INSTRUCTIONS FOR THE TASK >>
Copy out each line exactly as it appears.
+ + + + +
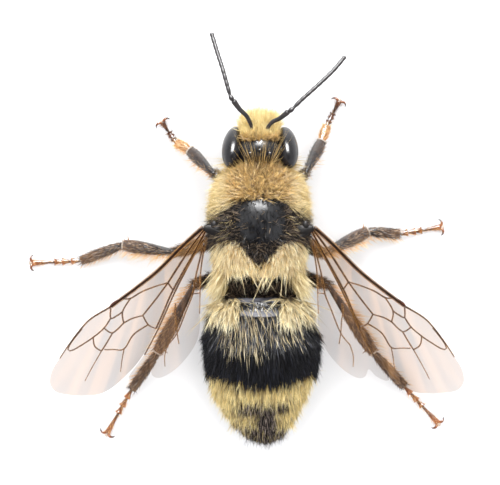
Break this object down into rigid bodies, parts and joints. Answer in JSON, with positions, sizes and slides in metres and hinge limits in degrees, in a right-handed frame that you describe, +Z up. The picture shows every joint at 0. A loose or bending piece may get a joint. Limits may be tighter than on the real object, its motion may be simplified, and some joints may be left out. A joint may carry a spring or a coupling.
{
  "type": "male bumblebee",
  "caption": "Life-size still model of a male bumblebee that stands on its feet, with its wings half spread over its hind legs and a coat in yellow and black bands.",
  "frame": {"origin": "centre of the foot of the whole bee's box, on the floor", "axes": "+Y the way the bee faces, +X its right side, +Z up"},
  "size_m": [0.0212, 0.0204, 0.0064],
  "materials": {
    "coat_yellow": "dense soft pile, straw yellow to golden",
    "coat_black": "dense soft pile, black",
    "shell": "black shell plates with fine pits and a soft gloss",
    "eye": "smooth black with a grey sheen",
    "feeler": "dull black with a grey bloom",
    "leg": "dark brown shell under short golden hair",
    "foot": "red brown, with black claw tips",
    "wing": "clear film with a brown tint and dark brown veins"
  },
  "bodies": {
    "root": {"abdomen_1": "coat_yellow", "abdomen_2": "coat_yellow", "abdomen_3": "coat_black", "abdomen_4": "coat_yellow", "abdomen_5": "coat_black", "abdomen_6": "coat_black", "abdomen_7": "coat_black", "basitarsus_front_left": "leg", "basitarsus_front_right": "leg", "basitarsus_hind_left": "leg", "basitarsus_hind_right": "leg", "basitarsus_middle_left": "leg", "basitarsus_middle_right": "leg", "coxa_front_left": "leg", "coxa_front_right": "leg", "coxa_hind_left": "leg", "coxa_hind_right": "leg", "coxa_middle_left": "leg", "coxa_middle_right": "leg", "eye_left": "eye", "eye_right": "eye", "femur_front_left": "leg", "femur_front_right": "leg", "femur_hind_left": "leg", "femur_hind_right": "leg", "femur_middle_left": "leg", "femur_middle_right": "leg", "flagellum_left": "feeler", "flagellum_right": "feeler", "forewing_left": "wing", "forewing_right": "wing", "head": "coat_yellow", "hindwing_left": "wing", "hindwing_right": "wing", "mandible_left": "shell", "mandible_right": "shell", "neck": "shell", "scape_left": "feeler", "scape_right": "feeler", "tarsus_front_left": "foot", "tarsus_front_right": "foot", "tarsus_hind_left": "foot", "tarsus_hind_right": "foot", "tarsus_middle_left": "foot", "tarsus_middle_right": "foot", "tegula_left": "shell", "tegula_right": "shell", "thorax": "coat_black", "tibia_front_left": "leg", "tibia_front_right": "leg", "tibia_hind_left": "leg", "tibia_hind_right": "leg", "tibia_middle_left": "leg", "tibia_middle_right": "leg", "waist": "shell"}
  },
  "joints": []
}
+ + + + +
SOLUTION FOR THIS TASK >>
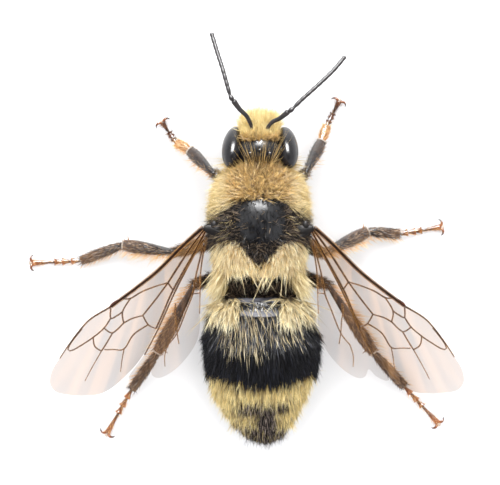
Break this object down into rigid bodies, parts and joints. Answer in JSON, with positions, sizes and slides in metres and hinge limits in degrees, in a right-handed frame that you describe, +Z up. The picture shows every joint at 0. A loose or bending piece may get a joint. Limits may be tighter than on the real object, its motion may be simplified, and some joints may be left out. A joint may carry a spring or a coupling.
{
  "type": "male bumblebee",
  "caption": "Life-size still model of a male bumblebee that stands on its feet, with its wings half spread over its hind legs and a coat in yellow and black bands.",
  "frame": {"origin": "centre of the foot of the whole bee's box, on the floor", "axes": "+Y the way the bee faces, +X its right side, +Z up"},
  "size_m": [0.0212, 0.0204, 0.0064],
  "materials": {
    "coat_yellow": "dense soft pile, straw yellow to golden",
    "coat_black": "dense soft pile, black",
    "shell": "black shell plates with fine pits and a soft gloss",
    "eye": "smooth black with a grey sheen",
    "feeler": "dull black with a grey bloom",
    "leg": "dark brown shell under short golden hair",
    "foot": "red brown, with black claw tips",
    "wing": "clear film with a brown tint and dark brown veins"
  },
  "bodies": {
    "root": {"abdomen_1": "coat_yellow", "abdomen_2": "coat_yellow", "abdomen_3": "coat_black", "abdomen_4": "coat_yellow", "abdomen_5": "coat_black", "abdomen_6": "coat_black", "abdomen_7": "coat_black", "basitarsus_front_left": "leg", "basitarsus_front_right": "leg", "basitarsus_hind_left": "leg", "basitarsus_hind_right": "leg", "basitarsus_middle_left": "leg", "basitarsus_middle_right": "leg", "coxa_front_left": "leg", "coxa_front_right": "leg", "coxa_hind_left": "leg", "coxa_hind_right": "leg", "coxa_middle_left": "leg", "coxa_middle_right": "leg", "eye_left": "eye", "eye_right": "eye", "femur_front_left": "leg", "femur_front_right": "leg", "femur_hind_left": "leg", "femur_hind_right": "leg", "femur_middle_left": "leg", "femur_middle_right": "leg", "flagellum_left": "feeler", "flagellum_right": "feeler", "forewing_left": "wing", "forewing_right": "wing", "head": "coat_yellow", "hindwing_left": "wing", "hindwing_right": "wing", "mandible_left": "shell", "mandible_right": "shell", "neck": "shell", "scape_left": "feeler", "scape_right": "feeler", "tarsus_front_left": "foot", "tarsus_front_right": "foot", "tarsus_hind_left": "foot", "tarsus_hind_right": "foot", "tarsus_middle_left": "foot", "tarsus_middle_right": "foot", "tegula_left": "shell", "tegula_right": "shell", "thorax": "coat_black", "tibia_front_left": "leg", "tibia_front_right": "leg", "tibia_hind_left": "leg", "tibia_hind_right": "leg", "tibia_middle_left": "leg", "tibia_middle_right": "leg", "waist": "shell"}
  },
  "joints": []
}